Before starting new work, make sure your local copy is up to date.

  1. Switch to the main branch: click the branch name in the bottom-left corner and select main.
  2. Pull the latest changes: click the menu in Source Control and select Pull, or use the sync icon in the status bar.

If you are already on a feature branch and want to incorporate recent changes from main:

  1. Open the Command Palette (Cmd + Shift + P).
  2. Type Git: Rebase Branch... and select it.
  3. Choose origin/main as the base.
  • VS Code: Cmd + Shift + V opens a preview tab. Cmd + K V opens a side-by-side preview.
  • Antigravity: Click the preview icon in the editor toolbar, or use the Command Palette and search for “Markdown Preview”.

To find a page or a piece of text across the entire project:

  • Cmd + Shift + F opens the search panel.
  • Type your search term. Results appear grouped by file. Click a result to jump to it.
  • Cmd + P opens the quick-open file picker. Type part of a file name to jump to it instantly.
  • Drag a file tab to the right edge of the editor to open it in a split view. This is useful for comparing two pages or editing while viewing a reference.

Editor does not recognize Git — Make sure Git is installed and available in your system PATH. Restart the editor after installing Git.

Source Control panel is empty — You may have opened a single file instead of the project folder. Use File > Open Folder… and select the documentation/ directory.

Terminal commands not found — The integrated terminal inherits your system PATH. If npm or git are not found, they may not be installed or your shell profile may not be loaded. Try opening a new terminal tab, or use the external Terminal.app to run the command.

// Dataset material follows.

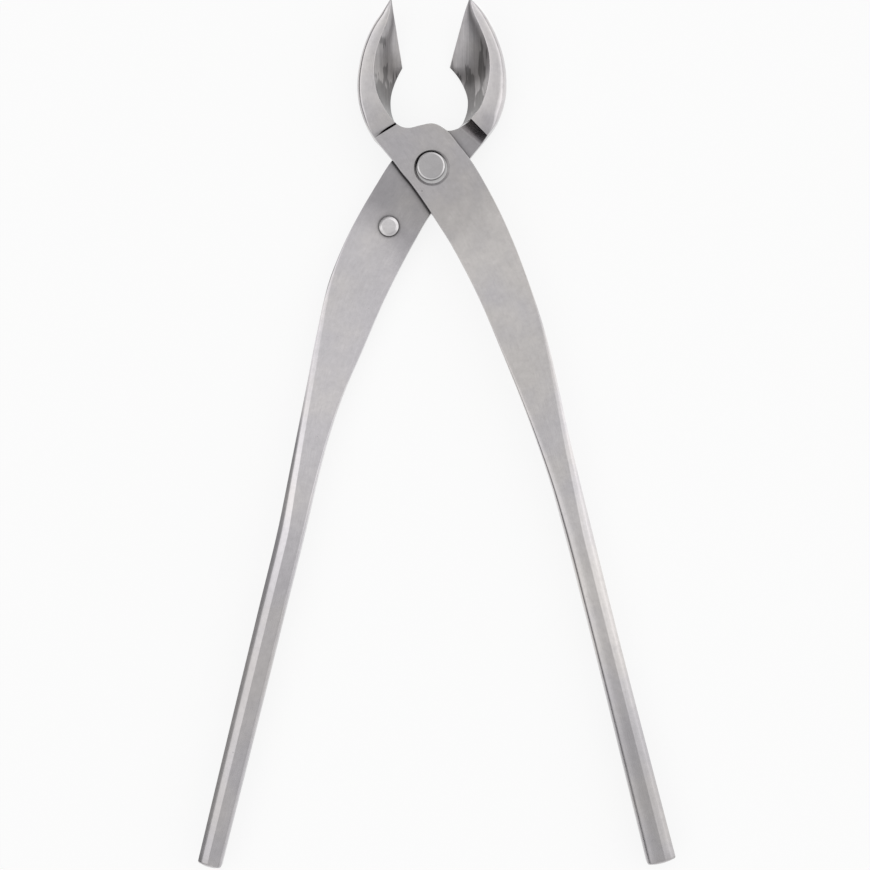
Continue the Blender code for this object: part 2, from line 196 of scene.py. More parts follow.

Push fails with “permission denied” — You may need to authenticate with GitHub. VS Code prompts you to sign in the first time you push. In Antigravity, check Settings > GitHub to configure your account.

Merge conflicts — If your branch conflicts with main, the editor highlights the conflicting sections in the file with colored markers. For each conflict, choose Accept Current Change, Accept Incoming Change, or Accept Both Changes. After resolving all conflicts, stage the files and commit.